Estimators

Hespas supports multiple compute estimator backends. While the main hespas_chakra_gen tool selects the estimator from the configuration file, each estimator can also be run independently on a StableHLO MLIR file. This is useful for quick experiments, debugging, or comparing estimator results without running the full trace generation flow.

All estimators accept a --config-file for loading parameters from a JSON configuration, or individual command-line flags to override specific settings. They also support a --cache-dir for caching results across runs.

Roofline Estimator

Analytical performance estimator based on the roofline model. Estimates execution time from peak FLOPS and memory bandwidth — no hardware required.

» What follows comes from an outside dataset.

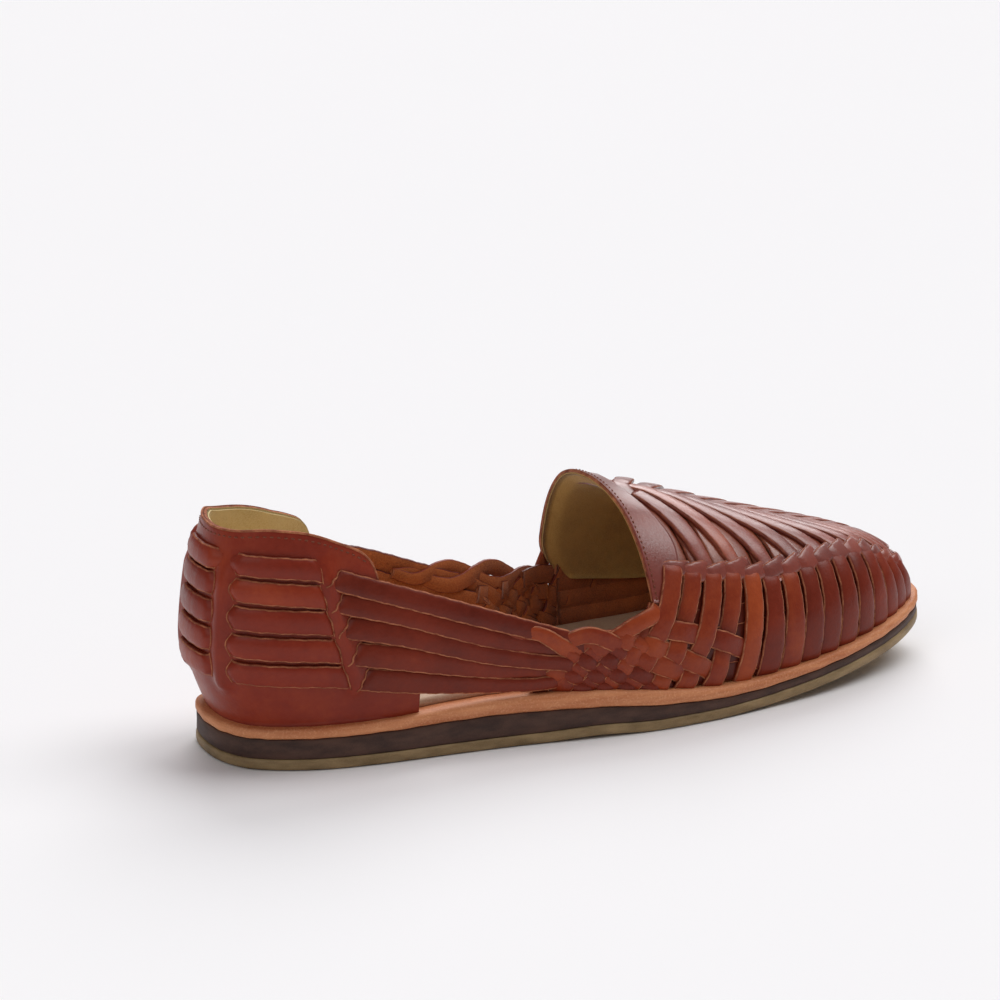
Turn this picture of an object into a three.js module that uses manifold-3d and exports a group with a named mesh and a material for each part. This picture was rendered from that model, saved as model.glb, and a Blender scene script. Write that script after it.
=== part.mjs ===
// Right-foot huarache sandal: a woven leather upper on a leather welt, a dark
// midsole and a gum outsole. Millimetres, +X to the toe, +Y to the inner
// (medial) side, +Z up. Heights and stations are worked out from the heel back.
import * as THREE from 'three';
import { mergeVertices } from 'three/addons/utils/BufferGeometryUtils.js';
import Module from 'manifold-3d';

const wasm = await Module();
wasm.setup();

// ---------------------------------------------------------------- dimensions
const LENGTH = 290;            // outsole, heel back to toe tip
const GAP = 0.3;               // clearance kept between two pieces
const STATIONS = 48;           // cross sections from heel back to toe tip
const GUM = 3.8;               // outsole thickness
const INSOLE = 2.5;            // insole thickness
const TOE_SPRING = 13;         // rise of the sole at the toe tip
const SPRING_START = 174;      // station where the toe spring begins
const SPRING_POWER = 1.7;
const WAIST_LIFT = 0.8;        // rise of the sole between heel and forefoot
const WAIST_FROM = 105;
const WAIST_TO = 150;
const FEATHER_INSET = 6.4;     // sole edge to the inside of the upper
const INSOLE_INSET = 8.4;      // sole edge to the insole's edge
const HEEL_AXIS = 36;          // centre of the round heel
const TOE_AXIS = 255;          // centre of the round toe
const HEEL_BULGE = 9;          // how far the heel back swells past its base
const BULGE_SPREAD = 1.5;      // how fast the heel's swelling dies away round the sides
const SIDE_BULGE = 3;          // the same along the sides
const BULGE_HEIGHT = 28;       // height over the welt of the fullest point
const BULGE_FADE = [230, 270]; // stations over which the swelling dies out at the toe
const SWELL_KEPT_TO = 0.45;    // share of the way out from the ridge where it is at its full
const COUNTER_WALL = [1.2, 3.0];   // inner and outer offset from the last
const VAMP_WALL = [0.6, 2.6];
const VAMP_FROM = 112;         // rear end of the woven wall's sections
const WALL_STEPS = 12;         // grid steps from the welt up to the ridge
const STRAP_THICKNESS = 1.6;
const STRAP_OUTSIDE = 4.1;     // offset of a strap's middle lying over the counter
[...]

python -m hespas.estimator.roofline_estimator [OPTIONS]

Key options:

  • --config-file CONFIG_FILE — Configuration file path

  • --mlir-file MLIR_FILE — MLIR file to estimate

  • --peak-flops PEAK_FLOPS — Peak FLOPS/s of the target hardware

  • --memory-bandwidth MEMORY_BANDWIDTH — Peak memory bandwidth in bytes/s

  • --per-datatype-flops PER_DATATYPE_FLOPS — Peak FLOPS/s dict for each datatype

  • --cache-dir CACHE_DIR — Cache directory (default: hespas_cache)

  • --disable-cache — Disable the estimator cache

  • --in-memory-only-cache — Use in-memory cache only, no files

  • --num-npus — Number of NPUs to simulate

  • --error-on-unknown-type — Error on unrecognized datatypes

  • --warn-on-unknown-type — Warn on unrecognized datatypes

Example:

python -m hespas.estimator.roofline_estimator \
    --config-file tests/fixtures/configs/config_roofline_a100.json

XLA Estimator

Profiling-based estimator using XLA’s HLO runner. Translates StableHLO to HLO and executes on GPU hardware for measured timings. Use this for the most accurate results.

python -m hespas.estimator.xla_estimator [OPTIONS]

Key options:

  • --config-file CONFIG_FILE — Configuration file path

  • --mlir-file MLIR_FILE — MLIR file to estimate

  • --cache-dir CACHE_DIR — Cache directory (default: hespas_cache)

  • --disable-cache — Disable the estimator cache

  • --in-memory-only-cache — Use in-memory cache only, no files

  • --num-npus — Number of NPUs to simulate

  • --translate TRANSLATE — Translation options

  • --hlo-runner-main-path PATH — Path to hlo_runner_main binary (default: hlo_runner_main)

  • --xla-translate-path PATH — Path to xla-translate binary (default: xla-translate)

  • --sample — Enable sampling mode

Note

Requires an NVIDIA GPU with CUDA, and the xla-translate and hlo_runner_main binaries (typically built from XLA source or available in a JAX-Toolbox Docker image).

Docker Setup

The easiest way to get all XLA estimator dependencies is via Docker. The provided Dockerfile builds an image with xla-translate, hlo_runner_main, and GPU support pre-configured.

Build the image:

docker build -t hespas .

Run with GPU access:

docker run --gpus all -it --rm hespas

Mount your local workspace:

docker run --gpus all -it --rm -v $(pwd):/workspace -w /workspace hespas

IREE Estimator

Compilation-and-profiling estimator using the IREE compiler and runtime. Compiles StableHLO modules and benchmarks them on real hardware (CPU or GPU).

Requires the iree optional dependency:

pip install ".[iree]"
python -m hespas.estimator.iree_estimator [OPTIONS]

Key options:

  • --config-file CONFIG_FILE — Configuration file path

  • --mlir-file MLIR_FILE — MLIR file to estimate

  • --cache-dir CACHE_DIR — Cache directory (default: hespas_cache)

  • --disable-cache — Disable the estimator cache

  • --in-memory-only-cache — Use in-memory cache only, no files

  • --num-npus — Number of NPUs to simulate

Note

Requires iree-compile and iree-benchmark-module binaries to be available on the system PATH.